Miyoko Sasaki, 84, Minami Ward, Hiroshima City

Felt exhausted, in despair, but “I have to go on”

Miyoko Sasaki, (nee Adachi), lost the father she loved dearly, Itsuji, to the atomic bombing. Over the years she has felt sorrow and anguish, and even now, her memories bring her to tears. “I won’t take an airplane that was made by the company that built the B-29 bomber [Boeing, an American aerospace company],” she said. “Because one of those planes carried the atomic bomb.”

In August 1945, her father was working as an accountant at the army’s Chubu Headquarters in Osaka. On August 5, one day before the atomic bombing, he returned to Hiroshima. The next day, when the bomb was dropped, he was on his way to City Hall to take care of paperwork to relocate his family, who were living in Senda-machi, part of present-day Naka Ward, to an evacuation site in Koyo-cho, north of the city center in today’s Asakita Ward.

Ms.
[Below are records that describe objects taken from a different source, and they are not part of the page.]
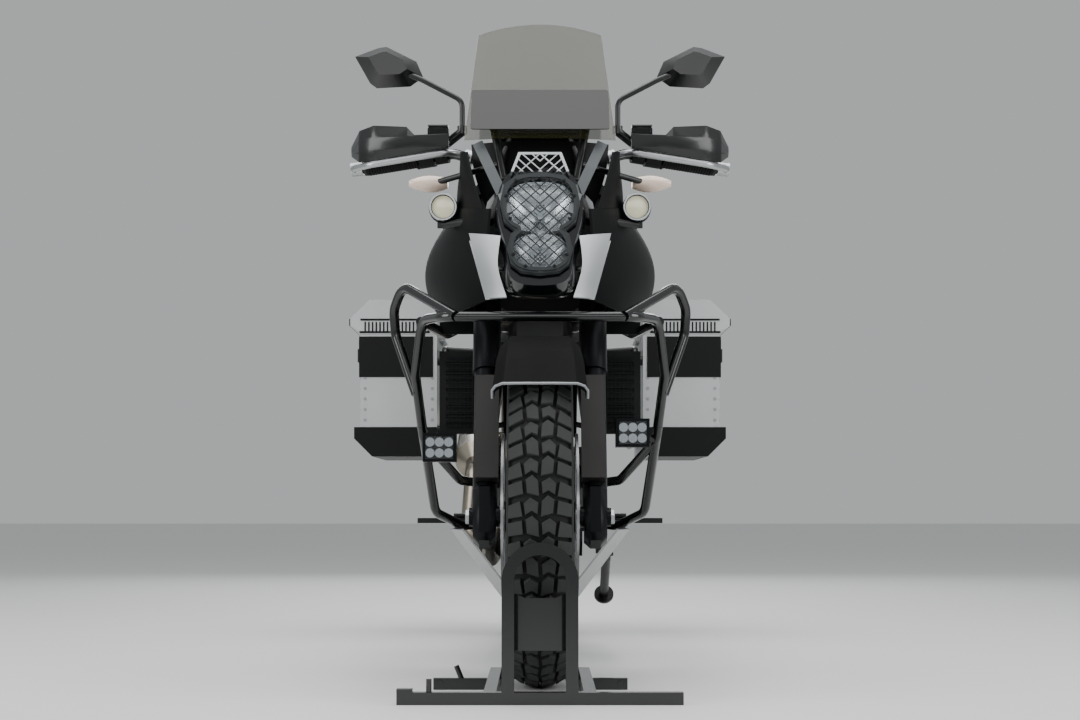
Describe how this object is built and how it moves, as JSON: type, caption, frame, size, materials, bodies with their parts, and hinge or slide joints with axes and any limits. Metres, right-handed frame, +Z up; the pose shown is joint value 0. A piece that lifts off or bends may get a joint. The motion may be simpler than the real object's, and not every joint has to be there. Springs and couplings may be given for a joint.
{
  "type": "adventure motorcycle",
  "caption": "Adventure motorcycle with wire-spoked wheels, crash bars, a clear screen, lamp guard and aluminium side boxes, its front wheel held in a floor chock.",
  "frame": {"origin": "on the floor, under the middle of the whole thing's bounding box", "axes": "+X to the rider's left, -Y the way the motorcycle faces, +Z up"},
  "size_m": [0.972, 2.2946, 1.348],
  "materials": {
    "tyre": "matte",
    "rim_black": "satin",
    "disc_steel": "brushed",
    "fork_black": "anodised black",
    "satin_black": "satin",
    "guard_black": "matte",
    "fender_black": "matte",
    "bar_black": "matte",
    "matte_black": "matte",
    "alloy": "brushed",
    "coated_black": "gloss powder coat",
    "frame_black": "satin",
    "engine_black": "coated casting",
    "exhaust_steel": "satin",
    "radiator_black": "matte",
    "chain_steel": "oiled",
    "spring_black": "satin",
    "paint_black": "gloss",
    "seat_vinyl": "grained vinyl",
    "red_lens": "gloss",
    "lamp_glass": "clear",
    "guard_steel": "satin",
    "strip_silver": "satin silver",
    "screen_smoke": "tinted clear",
    "plate_dark": "gloss",
    "lamp_black": "satin",
    "indicator_clear": "clear over amber",
    "pannier_alloy": "plain sheet"
  },
  "bodies": {
    "frame": {"main_frame": "frame_black", "engine": "engine_black", "subframe": "frame_black", "exhaust": "exhaust_steel", "radiators": "radiator_black", "skid_plate": "alloy", "crash_bars": "coated_black", "swingarm": "frame_black", "drive_chain": "chain_steel", "rear_shock": "spring_black", "luggage_rack": "coated_black", "fuel_tank": "paint_black", "seats": "seat_vinyl", "tail_unit": "matte_black", "tail_lamp": "red_lens", "rear_hugger": "fender_black", "rear_caliper": "satin_black", "headlight": "lamp_glass", "headlight_guard": "guard_steel", "nose_cowl": "paint_black", "nose_strips": "strip_silver", "windscreen": "screen_smoke", "front_plate": "plate_dark", "dash": "matte_black", "auxiliary_lamps": "lamp_black", "indicators": "indicator_clear", "fairing_stay": "frame_black", "side_shrouds": "paint_black", "footrests": "frame_black", "panniers": "pannier_alloy", "pannier_trims": "matte_black"},
    "steering": {"fork_legs": "fork_black", "triple_clamps": "satin_black", "fork_guards": "guard_black", "front_fender": "fender_black", "front_calipers": "satin_black", "handlebar": "bar_black", "hand_controls": "matte_black", "handguard_bars": "alloy", "handguards": "guard_black", "mirrors": "matte_black", "wheel_chock": "coated_black"},
    "front_wheel": {"front_tyre": "tyre", "front_rim": "rim_black", "front_discs": "disc_steel"},
    "rear_wheel": {"rear_tyre": "tyre", "rear_rim": "rim_black", "rear_rotors": "disc_steel"},
    "side_stand": {"side_stand": "frame_black"},
    "lid_left": {"lid_left": "pannier_alloy"},
    "lid_right": {"lid_right": "pannier_alloy"}
  },
  "joints": [
    {"name": "steering_head", "type": "hinge", "parent": "frame", "child": "steering", "pos_m": [0, -0.55081, 0.75844], "axis": [0, 0.4384, 0.8988], "range_deg": [-38, 38]},
    {"name": "front_axle", "type": "hinge", "parent": "steering", "child": "front_wheel", "pos_m": [0, -0.80271, 0.325], "axis": [1, 0, 0], "continuous": true},
    {"name": "rear_axle", "type": "hinge", "parent": "frame", "child": "rear_wheel", "pos_m": [0, 0.75729, 0.318], "axis": [1, 0, 0], "continuous": true},
    {"name": "side_stand_pivot", "type": "hinge", "parent": "frame", "child": "side_stand", "pos_m": [0.158, 0.06929, 0.241], "axis": [-0.9612, -0.1337, -0.2413], "range_deg": [0, 69.7]},
    {"name": "lid_left_hinge", "type": "hinge", "parent": "frame", "child": "lid_left", "pos_m": [0.2577, 0.66629, 0.785], "axis": [0, -1, 0], "range_deg": [0, 85]},
    {"name": "lid_right_hinge", "type": "hinge", "parent": "frame", "child": "lid_right", "pos_m": [-0.2577, 0.66629, 0.785], "axis": [0, 1, 0], "range_deg": [0, 85]}
  ]
}
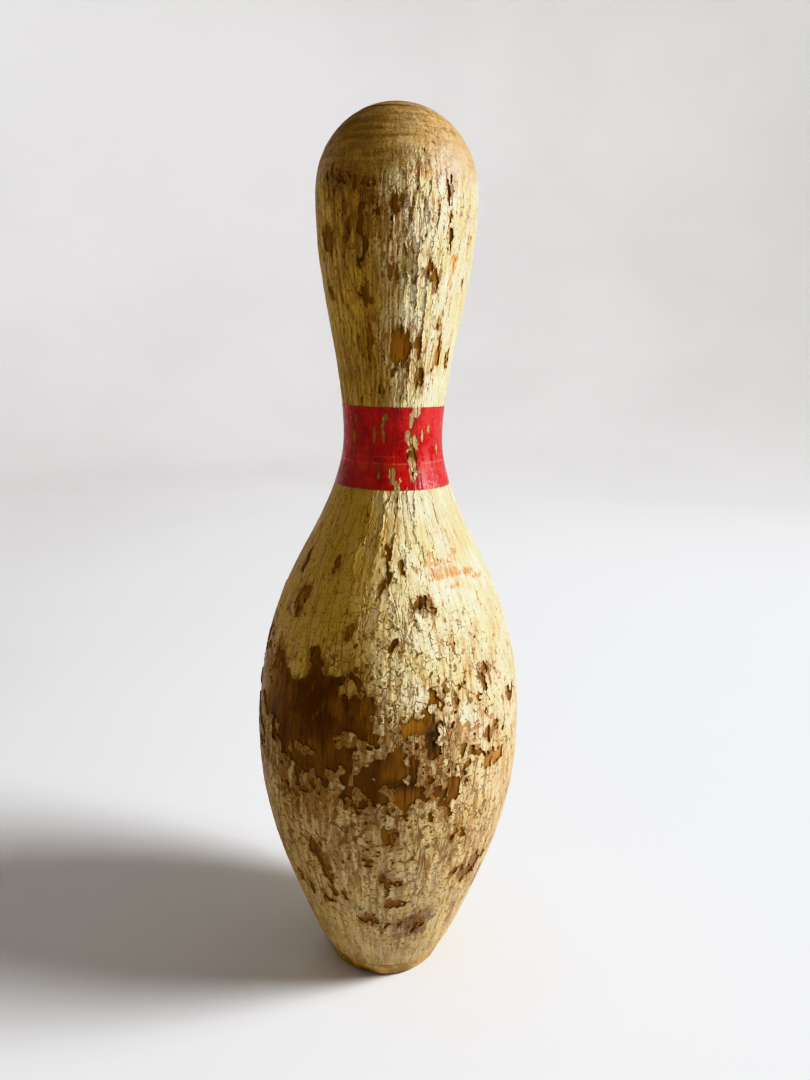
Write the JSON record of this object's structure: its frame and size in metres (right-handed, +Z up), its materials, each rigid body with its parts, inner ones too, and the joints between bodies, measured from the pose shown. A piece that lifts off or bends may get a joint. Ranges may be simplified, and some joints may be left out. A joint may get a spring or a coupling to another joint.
{
  "type": "bowling pin",
  "caption": "Regulation-height tenpin: turned laminated maple with a domed head, banded neck, wide belly, thick cream coat and a ringed flat foot.",
  "frame": {"origin": "centre of the foot, where the pin's axis meets the lane", "axes": "+Z up along the pin's axis to the crown; -Y is the front, with the seams of the core boards running front to back"},
  "size_m": [0.1194, 0.1194, 0.381],
  "materials": {
    "maple": "dark aged maple under old clear lacquer, satin",
    "cream_coat": "yellowed cream coat, semi-gloss, cracked and flaking",
    "neck_band": "deep red, glossy, chipped",
    "base_ring": "moulded fibre, tan, scuffed"
  },
  "bodies": {
    "root": {"core_board_left": "maple", "core_board_centre": "maple", "core_board_right": "maple", "side_cheek_left": "maple", "side_cheek_right": "maple", "front_cheek_left": "maple", "front_cheek_centre": "maple", "front_cheek_right": "maple", "back_cheek_left": "maple", "back_cheek_centre": "maple", "back_cheek_right": "maple", "base_ring": "base_ring", "cream_coat": "cream_coat", "neck_band": "neck_band"}
  },
  "joints": []
}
Sasaki was 16 years old and in her first year at the Hiroshima Prefectural College for Women (now, Hiroshima Prefectural University), located in Ujina, in today’s Minami Ward, about 3.3 kilometers from the hypocenter. She was in the school auditorium, about to leave after listening to the principal speak, when there was a large flash and the chandelier hanging from the ceiling tumbled down. Fortunately, most of the students, including Ms. Sasaki, were unhurt.

Making use of a wooden door, she helped carry the wounded who had fled the city center. In the midst of these relief efforts, someone told her that her father had arrived at the school. Ms. Sasaki hurried to the main gate and found her father, badly burned all over his body. Without heeding the risks of his own condition, he had come to the school to check on his daughter’s safety.

She helped her father lie on a tatami floor at the school, but his burns were so severe that she was unable to cool him down with a wet towel. She could only fan him with a notebook. Her father’s skin turned black and rough, like asphalt, and from around August 8, the wounds became infested with maggots. Ms. Sasaki picked them out with chopsticks she cut in half.

On August 7, she walked back to Kamifukawa, her family’s evacuation site, and told her brother Seijo, 7, and other family members about her father. Because her father was in dire condition, she then traveled to Oasacho, in northern Hiroshima Prefecture, to pick up her brother Yoshinari, 10, who had earlier been evacuated out of the city in a group of children.

Their father sometimes called out the names of family members and murmured, “I see beautiful sights,” but he died on August 14.

After her father’s death, Ms. Sasaki was left with her mother and three younger siblings. Their house in Senda-machi had burned down. She felt exhausted, in despair, but when she saw the scar on her mother’s neck, suffered in Senda-machi as a result of the bomb’s heat rays, she told herself, “I have to go on.” She said she burned with hatred for the United States, thinking “Damn you for what you did!”

In the spring of 1948, Ms. Sasaki graduated from the Hiroshima Prefectural College for Women. That fall, she got married. Her father-in-law opened a high-class Japanese restaurant in 1950 and she spent her days, until the business closed in 2004, busily working as a hostess there. Throughout the time, she didn’t share her account of the atomic bombing with the people around her. Recently, however, she thinks, “My son [who’s now 64] should know about my experience.” (Rie Nii, Staff Writer)

Hiroshima Insight

Hiroshima Prefectural College for Women: Building escaped fire, served as relief station

The Hiroshima Prefectural College for Women (now, Hiroshima Prefectural University, located in Minami Ward) was established in 1928 to provide continuing education to women who had graduated from elementary school (six years) and high school (four or five years).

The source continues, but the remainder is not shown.